■ Raw data
--- BEGIN ---
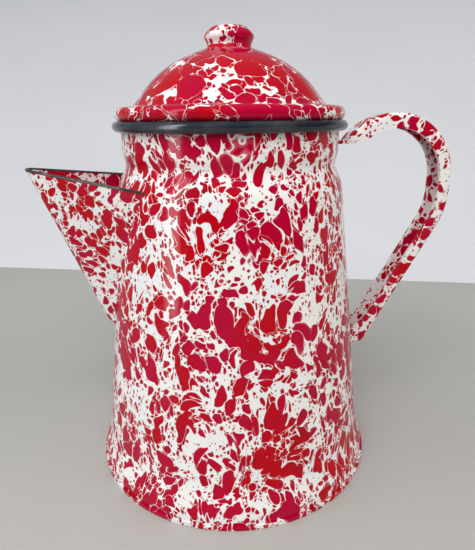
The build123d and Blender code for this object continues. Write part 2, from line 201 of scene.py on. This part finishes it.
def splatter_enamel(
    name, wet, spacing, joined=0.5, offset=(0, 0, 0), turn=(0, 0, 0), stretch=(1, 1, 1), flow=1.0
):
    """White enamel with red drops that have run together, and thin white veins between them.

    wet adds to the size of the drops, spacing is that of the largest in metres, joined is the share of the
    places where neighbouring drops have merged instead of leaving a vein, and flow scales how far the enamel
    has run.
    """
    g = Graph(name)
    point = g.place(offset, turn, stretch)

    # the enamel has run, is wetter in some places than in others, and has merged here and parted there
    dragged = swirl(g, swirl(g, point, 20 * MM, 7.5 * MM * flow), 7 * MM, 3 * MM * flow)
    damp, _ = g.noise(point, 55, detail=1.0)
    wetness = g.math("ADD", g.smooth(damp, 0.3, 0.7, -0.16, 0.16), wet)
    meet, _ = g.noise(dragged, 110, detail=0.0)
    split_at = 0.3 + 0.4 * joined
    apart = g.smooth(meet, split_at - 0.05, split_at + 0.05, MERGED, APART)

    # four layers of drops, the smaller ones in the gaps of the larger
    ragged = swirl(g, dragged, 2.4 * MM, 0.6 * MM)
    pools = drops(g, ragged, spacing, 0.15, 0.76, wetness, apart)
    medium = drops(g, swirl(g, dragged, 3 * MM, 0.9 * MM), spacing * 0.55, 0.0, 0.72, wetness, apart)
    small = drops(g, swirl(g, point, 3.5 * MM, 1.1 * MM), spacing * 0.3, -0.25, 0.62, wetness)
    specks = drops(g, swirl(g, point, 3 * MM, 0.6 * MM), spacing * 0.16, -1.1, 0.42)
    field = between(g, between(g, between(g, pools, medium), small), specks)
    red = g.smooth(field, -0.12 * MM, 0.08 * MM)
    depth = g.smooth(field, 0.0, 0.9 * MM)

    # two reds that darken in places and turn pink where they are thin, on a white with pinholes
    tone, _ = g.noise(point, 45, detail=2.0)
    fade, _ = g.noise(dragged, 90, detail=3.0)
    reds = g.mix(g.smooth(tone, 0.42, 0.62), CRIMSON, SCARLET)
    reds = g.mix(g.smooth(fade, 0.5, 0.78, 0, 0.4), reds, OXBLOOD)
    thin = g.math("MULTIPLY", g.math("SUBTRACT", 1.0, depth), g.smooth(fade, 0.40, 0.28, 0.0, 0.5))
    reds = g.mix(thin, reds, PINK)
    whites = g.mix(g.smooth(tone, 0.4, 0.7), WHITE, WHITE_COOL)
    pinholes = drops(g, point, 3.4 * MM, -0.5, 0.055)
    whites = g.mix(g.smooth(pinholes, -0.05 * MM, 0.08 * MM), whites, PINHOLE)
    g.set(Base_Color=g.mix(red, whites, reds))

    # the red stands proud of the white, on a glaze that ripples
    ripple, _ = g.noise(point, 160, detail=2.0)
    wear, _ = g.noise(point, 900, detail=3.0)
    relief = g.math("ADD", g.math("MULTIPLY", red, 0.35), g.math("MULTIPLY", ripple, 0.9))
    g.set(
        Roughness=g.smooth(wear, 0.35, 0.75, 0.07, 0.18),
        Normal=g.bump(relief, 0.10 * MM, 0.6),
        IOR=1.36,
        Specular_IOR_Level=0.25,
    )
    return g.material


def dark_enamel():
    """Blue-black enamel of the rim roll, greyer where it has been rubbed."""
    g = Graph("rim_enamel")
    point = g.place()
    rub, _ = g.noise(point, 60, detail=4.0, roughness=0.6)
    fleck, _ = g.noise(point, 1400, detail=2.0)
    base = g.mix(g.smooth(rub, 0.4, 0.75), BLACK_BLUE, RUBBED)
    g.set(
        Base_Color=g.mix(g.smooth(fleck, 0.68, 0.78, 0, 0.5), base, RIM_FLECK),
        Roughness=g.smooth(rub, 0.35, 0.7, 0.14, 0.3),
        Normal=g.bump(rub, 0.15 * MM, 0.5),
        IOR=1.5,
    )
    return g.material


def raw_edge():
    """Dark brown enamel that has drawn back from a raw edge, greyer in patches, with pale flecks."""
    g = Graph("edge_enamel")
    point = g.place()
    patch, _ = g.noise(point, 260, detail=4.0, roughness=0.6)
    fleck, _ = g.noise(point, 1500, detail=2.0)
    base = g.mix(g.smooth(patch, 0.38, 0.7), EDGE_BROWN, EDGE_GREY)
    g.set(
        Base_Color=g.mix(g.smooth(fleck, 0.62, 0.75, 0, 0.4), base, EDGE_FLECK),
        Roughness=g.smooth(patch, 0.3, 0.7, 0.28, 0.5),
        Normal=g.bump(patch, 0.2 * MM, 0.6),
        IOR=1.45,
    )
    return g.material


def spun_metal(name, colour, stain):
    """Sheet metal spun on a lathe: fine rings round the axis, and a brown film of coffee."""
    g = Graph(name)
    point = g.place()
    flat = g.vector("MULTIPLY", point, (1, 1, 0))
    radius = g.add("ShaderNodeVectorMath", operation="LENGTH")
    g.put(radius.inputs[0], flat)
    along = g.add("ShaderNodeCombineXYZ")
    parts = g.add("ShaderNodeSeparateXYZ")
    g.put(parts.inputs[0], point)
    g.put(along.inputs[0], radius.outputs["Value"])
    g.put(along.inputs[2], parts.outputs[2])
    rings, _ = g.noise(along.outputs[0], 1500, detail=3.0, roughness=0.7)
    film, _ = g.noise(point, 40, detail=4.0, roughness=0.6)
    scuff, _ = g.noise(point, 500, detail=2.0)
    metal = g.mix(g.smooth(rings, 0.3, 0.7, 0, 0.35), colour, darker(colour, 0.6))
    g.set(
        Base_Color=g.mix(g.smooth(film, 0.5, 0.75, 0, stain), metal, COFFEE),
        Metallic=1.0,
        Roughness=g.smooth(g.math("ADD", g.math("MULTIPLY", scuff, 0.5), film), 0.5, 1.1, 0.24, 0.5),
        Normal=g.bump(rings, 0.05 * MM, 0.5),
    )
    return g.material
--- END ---
■ What is asked
Look for the word "from" in every line of the listing and copy the lines that have it.

■ Full solution
The build123d and Blender code for this object continues. Write part 2, from line 201 of scene.py on. This part finishes it.
    """Dark brown enamel that has drawn back from a raw edge, greyer in patches, with pale flecks."""